X. L'armata aragonese di nuovo contro Genova. Sconfitta di Obietto dal
Fiesco a Rapallo. Rinuncia di don Federigo d'Aragona ad ogni altra impresa
d'importanza contro le riviere.
Ma il dì
medesimo che il re arrivò nella città di Asti, cominciando a dimostrarsigli con
lietissimo augurio la benignità della fortuna, gli sopravennono da Genova
desideratissime novelle. Perché don Federigo, poiché ritiratosi da Portovenere
nel porto di Livorno ebbe rinfrescata l'armata e soldato nuovi fanti, ritornato
nella medesima riviera, pose in terra Obietto dal Fiesco con tremila fanti; il
quale, occupata senza difficoltà la terra di Rapalle, distante da Genova venti
miglia, cominciò a infestare il paese circostante; il quale principio non
essendo di piccola importanza, perché nelle cose di quella città è, per la
infezione delle parti, pericolosissimo ogni quantunque minimo movimento, non
parve a quegli di dentro da comportare che per gli inimici si facesse maggiore
progresso.

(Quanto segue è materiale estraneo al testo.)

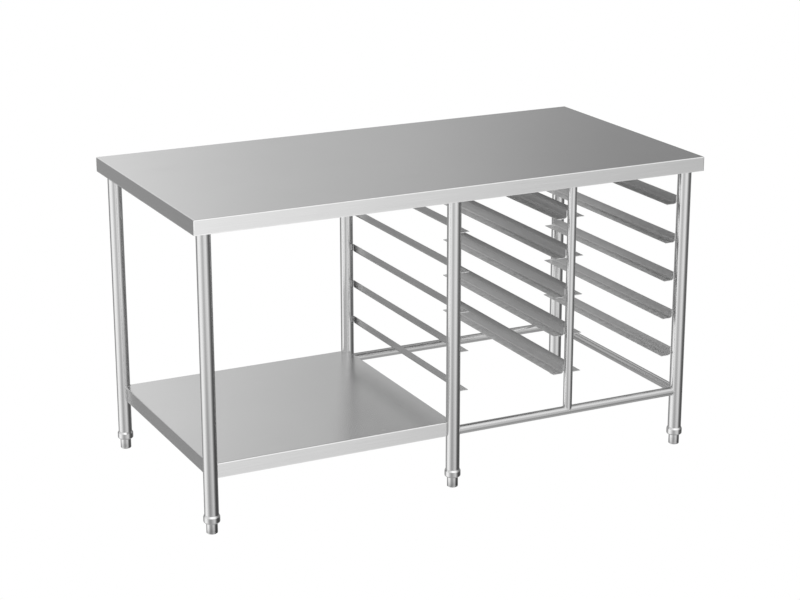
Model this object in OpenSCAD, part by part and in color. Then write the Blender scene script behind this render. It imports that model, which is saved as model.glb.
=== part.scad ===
// Stainless steel kitchen work table with an undershelf on the left and two bays of tray runners
// on the right. It stands on six tubular legs with screw-adjustable bullet feet.
//
// Frame: millimetres, +Z up, floor at z = 0, origin on the floor under the middle of the top.
// X runs along the table, and the front edge is at -Y.

/* [Table] */
// Length of the top
table_length = 1500; // [1400:10:1800]
// Depth of the top
table_depth = 750; // [650:10:800]
// Height of the working surface, with the feet as set at rest
table_height = 850; // [830:5:900]
// Height of the folded edge of the top and of the undershelf
edge_drop = 40; // [30:1:50]
// Thickness of the sheet of the top and of the undershelf
sheet = 1.2; // [1:0.1:2]
// Outer bend radius of the folded sheet edges
bend = 3; // [2.5:0.5:5]

/* [Frame] */
// Diameter of the leg tubes
leg_dia = 38; // [32:1:42]
// Wall of the leg tubes
leg_wall = 1.2; // [1:0.1:2]
// Distance from the edges of the top to the axes of the corner legs
leg_inset = 38; // [36:1:60]
// Place of the middle pair of legs, from the middle of the top
middle_leg_x = -9; // [-60:1:40]
// Diameter of the stretchers and of the thin posts
stay_dia = 25; // [22:1:28]
// Wall of the stretchers and of the thin posts
stay_wall = 1.2; // [1:0.1:2]
// Height of the stretcher axes
stretcher_z = 161; // [150:1:175]
// Height of the undershelf surface
shelf_z = 188; // [180:1:260]

/* [Tray runners] */
// Number of runner levels
runner_levels = 5; // [1:1:5]
// Underside of the lowest runner
runner_z = 268.5; // [260:0.5:290]
// Height from one level to the next
runner_pitch = 111; // [60:1:112]
// Width of the flange that carries the tray
runner_flange = 30; // [20:1:35]
// Height of the upright web
runner_web = 25; // [18:1:30]
// Thickness of the runner sheet
runner_sheet = 1.5; // [1:0.1:2]

/* [Feet] */
// Diameter of the foot collars
collar_dia = 44; // [43:0.5:46]
// Diameter of the bullet feet
foot_dia = 30; // [28:0.5:31]
// Height of the collars' lower face above the floor
collar_z = 29.5; // [28:0.5:31]
// Diameter of the threaded studs
stud_dia = 12; // [10:1:12]

/* [Hidden] */
$fn = 48;
steel = "#b8bbbe";
steel_shade = "#9a9da0";
steel_bright = "#cfd2d4";
nylon = "#4a4c4f";

// Leg and post axes
corner_x = table_length / 2 - leg_inset;
leg_y = table_depth / 2 - leg_inset;
leg_r = leg_dia / 2;
stay_r = stay_dia / 2;
post_x = (middle_leg_x + corner_x) / 2;
legs = [
    ["front_left", -corner_x, -leg_y],
    ["front_middle", middle_leg_x, -leg_y],
    ["front_right", corner_x, -leg_y],
    ["rear_left", -corner_x, leg_y],
    ["rear_middle", middle_leg_x, leg_y],
    ["rear_right", corner_x, leg_y],
];
posts = [["front", -leg_y], ["rear", leg_y]];

// Channels under the top and the undershelf
channel_wide = 60;
channel_high = 20;
channel_sheet = 1.5;
channel_bend = 3.5;
channel_top_z = table_height - sheet;
channel_end_gap = 4;
frame_top_z = channel_top_z - channel_high;
cross_channels = [
    ["left", -corner_x],
    ["middle", middle_leg_x],
    ["post", post_x],
    ["right", corner_x],
];
hem = 12;

// Runners: [column name, x of the face on the tubes, side that the flange points to]
runner_columns = [
    ["middle", middle_leg_x + leg_r, 1],
    ["post_left", post_x - stay_r, -1],
    ["post_right", post_x + stay_r, 1],
    ["right", corner_x - leg_r, -1],
];
runner_bend = 8;
runner_end_y = leg_y - 6;
bead_r = 2;

// Feet
collar_r = collar_dia / 2;
collar_round = 5;
collar_high = 22;
collar_cone = 5;
sleeve_r = leg_r + 0.6;
recess_r = foot_dia / 2 + 0.6;
recess_top_z = collar_z + 15.5;
tube_end_z = recess_top_z + 2;
plug_top_z = tube_end_z + 33;
plug_r = leg_r - leg_wall;
stud_r = stud_dia / 2;
thread_gap = 0.05;
foot_top_z = recess_top_z - 4;
foot_bottom_z = 1.2;
foot_edge = 0.7;
foot_cavity_r = foot_dia / 2 - 2;
foot_cavity_top_z = foot_top_z - 9;
stud_bottom_z = 9;
stud_top_z = plug_top_z + 4;
pad_high = 0.9;
pad_r = foot_dia / 2 - 1.6;
pad_plug_r = foot_cavity_r - 0.6;
pad_plug_top_z = 16;

function runner_node(column, level) = str("runner_", runner_columns[column][0], "_", level + 1);

// ---------- shared shapes ----------

// Rectangle centred on the origin, with round corners.
module round_rect(length, depth, r) {
    square([length - 2 * r, depth], center = true);
    square([length, depth - 2 * r], center = true);
    for (x = [-1, 1], y = [-1, 1])
        translate([x * (length / 2 - r), y * (depth / 2 - r)]) circle(r);
}

// Block from z0 to z1 whose upright corners and upper edges are round.
module soft_block(length, depth, z0, z1, r) {
    edge_x = length / 2 - r;
    edge_y = depth / 2 - r;
    translate([0, 0, z0]) linear_extrude(z1 - r - z0) round_rect(length, depth, r);
    translate([-edge_x, -edge_y, z1 - r]) cube([2 * edge_x, 2 * edge_y, r]);
    for (y = [-1, 1])
        translate([-edge_x, y * edge_y, z1 - r]) rotate([0, 90, 0]) cylinder(h = 2 * edge_x, r = r);
    for (x = [-1, 1])
        translate([x * edge_x, -edge_y, z1 - r]) rotate([-90, 0, 0]) cylinder(h = 2 * edge_y, r = r);
    for (x = [-1, 1], y = [-1, 1])
        translate([x * edge_x, y * edge_y, z1 - r]) sphere(r);
}

// Sheet pan open below: flat top at z1, folded edges, and a hem turned in along their lower end.
module folded_pan(length, depth, z1) {
    z0 = z1 - edge_drop;
    difference() {
        soft_block(length, depth, z0, z1, bend);
        soft_block(length - 2 * sheet, depth - 2 * sheet, z0 - 1, z1 - sheet, bend - sheet);
    }
    translate([0, 0, z0]) linear_extrude(sheet) difference() {
        round_rect(length, depth, bend);
        square([length - 2 * hem, depth - 2 * hem], center = true);
    }
}

// Round tube standing on z0.
module tube(r, wall, z0, z1) {
    translate([0, 0, z0]) difference() {
        cylinder(h = z1 - z0, r = r);
        translate([0, 0, -1]) cylinder(h = z1 - z0 + 2, r = r - wall);
    }
}

// Round tube lying along X from x0 to x1.
module tube_x(r, wall, x0, x1) {
    translate([x0, 0, 0]) rotate([0, 90, 0]) tube(r, wall, 0, x1 - x0);
}

// Solid outline of every leg tube, for cutting what is coped to them.
module leg_cores() {
    for (l = legs)
        translate([l[1], l[2], 0]) cylinder(h = table_height, r = leg_r);
}

// U section open upward: width along X, height along Y of the drawing.
module channel_section() {
    difference() {
        channel_outline(channel_wide, channel_bend, 0);
        channel_outline(channel_wide - 2 * channel_sheet, channel_bend - channel_sheet, channel_sheet);
    }
}

module channel_outline(width, r, y0) {
    translate([-width / 2, y0 + r]) square([width, channel_high - y0 - r]);
    translate([-width / 2 + r, y0]) square([width - 2 * r, r + 1]);
    for (x = [-1, 1])
        translate([x * (width / 2 - r), y0 + r]) circle(r);
}

// Channel of the given length, centred on the origin, along X, with its rims at top_z.
module channel_x(length, top_z) {
    translate([-length / 2, 0, top_z - channel_high])
        rotate([90, 0, 90]) linear_extrude(length) channel_section();
}

// ---------- sub-parts ----------

module worktop() {
    color(steel) folded_pan(table_length, table_depth, table_height);
}

module long_channel(y) {
    color(steel_shade) translate([0, y, 0])
        channel_x(table_length - 2 * (sheet + channel_end_gap), channel_top_z);
}

module cross_channel(x) {
    color(steel_shade) translate([x, 0, 0]) rotate([0, 0, 90])
        channel_x(2 * leg_y - channel_wide, channel_top_z);
}

module undershelf() {
    color(steel) difference() {
        translate([(middle_leg_x - corner_x) / 2, 0, 0])
            folded_pan(middle_leg_x + corner_x, 2 * leg_y, shelf_z);
        leg_cores();
    }
}

module shelf_channel() {
    shelf_length = middle_leg_x + corner_x;
    color(steel_shade) translate([(middle_leg_x - corner_x) / 2, 0, 0])
        channel_x(shelf_length - 2 * (sheet + channel_end_gap), shelf_z - sheet);
}

module leg(x, y) {
    color(steel) translate([x, y, 0]) tube(leg_r, leg_wall, tube_end_z, frame_top_z);
}

// Thin post, coped over the stretcher that it stands on.
module post(y) {
    color(steel) difference() {
        translate([post_x, y, 0]) tube(stay_r, stay_wall, stretcher_z, frame_top_z);
        translate([post_x - leg_dia, y, stretcher_z])
            rotate([0, 90, 0]) cylinder(h = 2 * leg_dia, r = stay_r);
    }
}

module long_stretcher(y) {
    color(steel) difference() {
        translate([0, y, stretcher_z]) tube_x(stay_r, stay_wall, middle_leg_x, corner_x);
        leg_cores();
    }
}

module side_stretcher() {
    color(steel) difference() {
        translate([corner_x, -leg_y, stretcher_z]) rotate([0, 0, 90])
            tube_x(stay_r, stay_wall, 0, 2 * leg_y);
        leg_cores();
    }
}

// Angle section: upright web at x = 0, flange along +X, round bend between them.
module runner_section() {
    translate([0, runner_bend]) square([runner_sheet, runner_web - runner_bend]);
    translate([runner_bend, 0]) square([runner_flange - runner_bend, runner_sheet]);
    intersection() {
        square(runner_bend);
        translate([runner_bend, runner_bend]) difference() {
            circle(runner_bend);
            circle(runner_bend - runner_sheet);
        }
    }
}

// One runner with the weld beads that join its ends to the tubes in front and behind.
module runner(column, level) {
    face_x = runner_columns[column][1];
    side = runner_columns[column][2];
    z = runner_z + level * runner_pitch;
    color(steel_shade) difference() {
        translate([face_x, 0, z]) union() {
            mirror([side < 0 ? 1 : 0, 0, 0]) translate([0, runner_end_y, 0])
                rotate([90, 0, 0]) linear_extrude(2 * runner_end_y) runner_section();
            for (y = [-runner_end_y, runner_end_y])
                translate([0, y, runner_bend]) cylinder(h = runner_web - runner_bend - 1, r = bead_r);
        }
        leg_cores();
        for (p = posts)
            translate([post_x, p[1], 0]) cylinder(h = table_height, r = stay_r);
    }
}

// Collar and threaded plug in the lower end of a leg; the bullet foot rises into its recess.
module foot_socket(x, y) {
    color(steel_bright) translate([x, y, 0]) rotate_extrude() {
        polygon([
            [recess_r, collar_z],
            [collar_r - collar_round, collar_z],
            [collar_r - collar_round, collar_z + collar_round],
            [collar_r, collar_z + collar_round],
            [collar_r, collar_z + collar_high - collar_cone],
            [sleeve_r, collar_z + collar_high],
            [leg_r, collar_z + collar_high],
            [leg_r, tube_end_z],
            [plug_r, tube_end_z],
            [plug_r, plug_top_z - 2],
            [plug_r - 2, plug_top_z],
            [stud_r + thread_gap, plug_top_z],
            [stud_r + thread_gap, recess_top_z],
            [recess_r, recess_top_z],
        ]);
        translate([collar_r - collar_round, collar_z + collar_round]) intersection() {
            circle(collar_round);
            translate([0, -collar_round]) square(collar_round);
        }
    }
}

// Bullet foot: hollow cup with the stud through its crown.
module foot_body(x, y) {
    r = foot_dia / 2;
    color(steel_bright) translate([x, y, 0]) rotate_extrude() polygon([
        [0, stud_bottom_z],
        [stud_r, stud_bottom_z],
        [stud_r, foot_cavity_top_z],
        [foot_cavity_r, foot_cavity_top_z],
        [foot_cavity_r, foot_bottom_z],
        [r - foot_edge, foot_bottom_z],
        [r, foot_bottom_z + foot_edge],
        [r, foot_top_z - foot_edge],
        [r - foot_edge, foot_top_z],
        [stud_r, foot_top_z],
        [stud_r, stud_top_z - 1.5],
        [stud_r - 1.5, stud_top_z],
        [0, stud_top_z],
    ]);
}

// Nylon pad in the mouth of the bullet foot, free to turn on the end of the stud.
module foot_pad(x, y) {
    color(nylon) translate([x, y, 0]) rotate_extrude() {
        polygon([
            [0, 0],
            [pad_r - pad_high, 0],
            [pad_r - pad_high, pad_high],
            [pad_plug_r, pad_high],
            [pad_plug_r, pad_plug_top_z],
            [stud_r + thread_gap, pad_plug_top_z],
            [stud_r + thread_gap, stud_bottom_z - 0.4],
            [0, stud_bottom_z - 0.4],
        ]);
        translate([pad_r - pad_high, pad_high]) intersection() {
            circle(pad_high);
            translate([0, -pad_high]) square(pad_high);
        }
    }
}

// ---------- assembly ----------

worktop();
long_channel(-leg_y);  // top_channel_front
long_channel(leg_y);  // top_channel_rear
for (c = cross_channels)
    cross_channel(c[1]);
undershelf();
shelf_channel();
for (l = legs)
    leg(l[1], l[2]);
for (p = posts)
    post(p[1]);
long_stretcher(-leg_y);  // stretcher_front
long_stretcher(leg_y);  // stretcher_rear
side_stretcher();  // stretcher_side
for (c = [0:3], i = [0:runner_levels - 1])
    runner(c, i);
for (l = legs)
    foot_socket(l[1], l[2]);
for (l = legs)
    foot_body(l[1], l[2]);
for (l = legs)
    foot_pad(l[1], l[2]);
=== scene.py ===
import math
import random
import bpy
from mathutils import Matrix, Vector


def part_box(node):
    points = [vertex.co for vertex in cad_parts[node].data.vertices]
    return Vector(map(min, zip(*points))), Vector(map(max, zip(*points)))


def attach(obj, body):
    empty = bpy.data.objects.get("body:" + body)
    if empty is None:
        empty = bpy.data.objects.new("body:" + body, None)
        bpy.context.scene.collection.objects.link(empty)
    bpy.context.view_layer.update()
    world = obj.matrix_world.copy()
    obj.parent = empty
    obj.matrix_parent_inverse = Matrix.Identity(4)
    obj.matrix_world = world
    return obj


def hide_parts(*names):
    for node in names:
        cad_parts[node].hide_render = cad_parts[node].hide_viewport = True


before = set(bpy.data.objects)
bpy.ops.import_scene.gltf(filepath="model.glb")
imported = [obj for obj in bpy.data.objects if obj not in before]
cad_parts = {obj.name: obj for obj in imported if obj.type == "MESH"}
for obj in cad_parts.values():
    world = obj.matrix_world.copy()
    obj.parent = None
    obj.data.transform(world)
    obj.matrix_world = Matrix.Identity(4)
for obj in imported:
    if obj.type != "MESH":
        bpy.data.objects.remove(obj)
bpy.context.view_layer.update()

rng = random.Random(11)

# ---------- view, in metres and degrees ----------
VIEW_AIM = Vector((-0.001, 0.0, 0.437))
VIEW_AZIMUTH = -26.42
VIEW_ELEVATION = 17.355
VIEW_ROLL = -0.065
VIEW_DISTANCE = 5.75
SENSOR_MM = 36.0
LENS_MM = 91.95

# ---------- surround ----------
FLOOR_HALF = 30.0
UNDER_GREY = (0.56, 0.56, 0.56)

# ---------- table, in metres ----------
LEGS = ("front_left", "front_middle", "front_right", "rear_left", "rear_middle", "rear_right")
LEG_R = 0.019
STAY_R = 0.0125
THREAD_PITCH = 0.00175
THREAD_DEPTH = 0.0010
RUNNER_PITCH = 0.111
FOOT_TOP = 0.041
FOOT_WALL = 0.002
FOOT_CROWN = 0.009
STUD_R = 0.006
STUD_START = 0.0078
ARC_STEPS = 72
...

Però, lasciata una parte delle genti alla guardia della città, si
mossono col resto, per terra, alla volta di Rapalle i fratelli Sanseverini e
Giovanni Adorno, fratello di Agostino governatore di Genova, co' fanti
italiani, e il duca di Orliens con mille svizzeri in sulla armata di mare nella
quale erano diciotto galee, sei galeoni e nove navi grosse; i quali, unitisi
tutti presso a Rapalle, assaltorono con impeto grande gli inimici che avevano
fatto testa al ponte che è tra 'l borgo di Rapalle e uno stretto piano il quale
si distende insino al mare. Combatteva per gli aragonesi oltre alle forze
proprie il vantaggio del sito, per l'asprezza del quale più che per altra
munizione sono forti i luoghi del paese; e perciò il principio dell'assalto non
si dimostrava felice per gli inimici, e già i svizzeri, essendo in luogo
inabile a spiegare la loro ordinanza, cominciavano quasi a ritirarsi: ma
concorrevano tumultuosamente da ogni banda molti paesani seguaci degli Adorni,
i quali tra quegli sassi e monti asprissimi sono attissimi a combattere; e
essendo oltre a questo nel tempo medesimo infestati gli aragonesi per fianco
dall'artiglierie dell'armata franzese, accostatasi al lito quanto poteva, cominciorono
a sostenere difficilmente l'impressione degli inimici; e essendo già spuntati
dal ponte, sopragiunsono avvisi a Obietto, in favore del quale i suoi
partigiani non si erano mossi, appropinquarsi Gianluigi dal Fiesco con molti
fanti: per il che, dubitando di non essere assaltati dalle spalle, si messono
in fuga, e Obietto il primo, secondo l'uso de' fuorusciti, per la via della
montagna; restando, parte nel combattere parte nel fuggire, morti di loro più
di cento uomini, uccisione senza dubbio non piccola secondo le maniere del
guerreggiare le quali a quello tempo in Italia si esercitavano. Furono
medesimamente fatti molti prigioni, tra i quali Giulio Orsino, che, soldato del
re, avea con quaranta uomini d'arme e alcuni balestrieri a cavallo seguitata
l'armata, e Fregosino figliuolo del cardinale Fregoso e Orlandino della
medesima famiglia. Assicurò al tutto questa vittoria le cose di Genova: perché
don Federigo, il quale, subito che ebbe posti i fanti in terra, si era, per non
essere costretto a combattere nel golfo di Rapalle con l'armata inimica,
allargato in alto mare, disperandosi di potere fare per allora più frutto
alcuno, ritirò un'altra volta l'armata nel porto di Livorno: e benché quivi di
nuovi fanti si provedesse, e disegni vari avesse di assaltare qualche altro
luogo delle riviere, nondimeno, come per i princìpi avversi delle imprese si
perde e l'animo e la riputazione, non tentò più cosa alcuna di momento;
lasciando giusta cagione a Lodovico Sforza di gloriarsi che aveva con la
industria e consigli suoi scherniti gli avversari, perché non altro avere
salvato le cose di Genova che la tardità della mossa loro, procurata con l'arti
sue e con le speranze vane che aveva date.